[Berlinale 2015] Woman in gold, la recensione
Ruffiano, semplicistico e pronto a tutto per conquistare gli spettatori (tranne impegnarsi), Woman in gold è una triste copia di Philomena
La storia è quella vera di Maria Altmann, ebrea fuggita da Vienna poco dopo l'arrivo dei tedeschi all'alba della seconda guerra mondiale, la sua famiglia era molto ricca e tra i diversi quadri che possedeva ne vantava uno di Klimt che fu sequestrato dalle SS e poi tenuto nei propri musei dallo stato austriaco. Decenni dopo, vista l'apertura dell'Austria alla restituzione delle opere d'arte rubate, Maria Altmann decide di volersi riprendere quello che è suo per ottenere giustizia da chi ha massacrato e umiliato la sua famiglia, ma scopre che non è così facile.
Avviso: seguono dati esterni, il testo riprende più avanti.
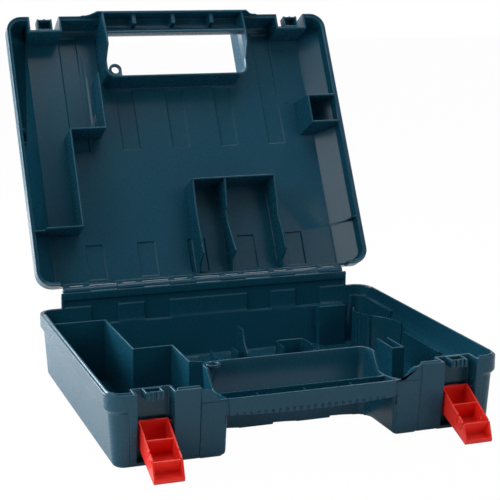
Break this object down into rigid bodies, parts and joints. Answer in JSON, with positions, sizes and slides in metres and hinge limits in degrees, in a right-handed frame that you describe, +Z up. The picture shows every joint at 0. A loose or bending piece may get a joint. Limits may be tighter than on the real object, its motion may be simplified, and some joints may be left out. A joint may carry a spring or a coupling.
{
  "type": "saw blade storage case",
  "caption": "Dark teal moulded carrying case for a power saw and its blades, standing open with its divided lid tilted back and two red latches hanging down.",
  "frame": {"origin": "centre of the underside of the base, on the plane it stands on", "axes": "+X to the right seen from the handle, +Y towards the hinge, +Z up"},
  "size_m": [0.393, 0.5332, 0.3884],
  "materials": {
    "case": "satin moulded polypropylene, dark teal",
    "latch": "smooth moulded plastic, bright red",
    "rod": "drawn steel rod"
  },
  "bodies": {
    "base": {"base_shell": "case", "base_hand_hole_wall": "case", "base_latch_recess_left": "case", "base_latch_recess_right": "case", "base_back_wall": "case", "base_handle": "case", "base_left_divider": "case", "base_curved_divider": "case", "base_blade_rack": "case", "base_corner_post": "case", "base_side_liner": "case", "base_tool_cradle": "case", "base_floor_fins": "case", "base_keeper_left": "case", "base_keeper_right": "case", "base_padlock_eye": "case", "base_hinge_knuckles": "case", "hinge_rod": "rod"},
    "lid": {"lid_shell": "case", "lid_hand_hole_wall": "case", "lid_latch_recess_left": "case", "lid_latch_recess_right": "case", "lid_handle": "case", "lid_divider": "case", "lid_accessory_trays": "case", "lid_bit_box": "case", "lid_gussets": "case", "lid_keeper_left": "case", "lid_keeper_right": "case", "lid_padlock_eye": "case", "lid_hinge_knuckles": "case"},
    "latch_left": {"latch_left": "latch"},
    "latch_right": {"latch_right": "latch"}
  },
  "joints": [
    {"name": "lid_hinge", "type": "hinge", "parent": "base", "child": "lid", "pos_m": [0, 0.1635, 0.0885], "axis": [1, 0, 0], "range_deg": [0, 118.4]},
    {"name": "latch_left_pivot", "type": "hinge", "parent": "base", "child": "latch_left", "pos_m": [-0.152, -0.1486, 0.0383], "axis": [-1, 0, 0], "range_deg": [0, 117.3]},
    {"name": "latch_right_pivot", "type": "hinge", "parent": "base", "child": "latch_right", "pos_m": [0.152, -0.1486, 0.0383], "axis": [-1, 0, 0], "range_deg": [0, 117.3]}
  ]
}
Prendendo il nemico per eccellenza (i nazisti) Curtis entra in un terreno spinoso, quello del cinema che azzera ogni complessità. Ogni qualvolta ci sono di mezzo le SS i film diventano a senso unico (come potrebbe essere altrimenti?), ai protagonisti viene concesso tutto sull'onda del giustamente inesauribile senso di giustizia contro gli orrori della Germania della prima metà del novecento e a perdere è come sempre il cinema, che si ritrova dei villain da operetta, sempre più ridicoli nel loro essere pura malvagità.
Il nazismo è una cosa seria, forse tra le più difficili in assoluto da filmare, perchè gli orrori reali se ripresi per quello che sono sembrano subito irreali, finti, esagerati, serve una comprensione umana profondissima per mettere in scena quegli abissi. Woman in gold non ce l'ha nè gli interessa averla, vuole solo un nemico indiscutibile contro cui scatenare il pubblico per averlo dalla sua mentre scorre un film senza qualità. E lo trova.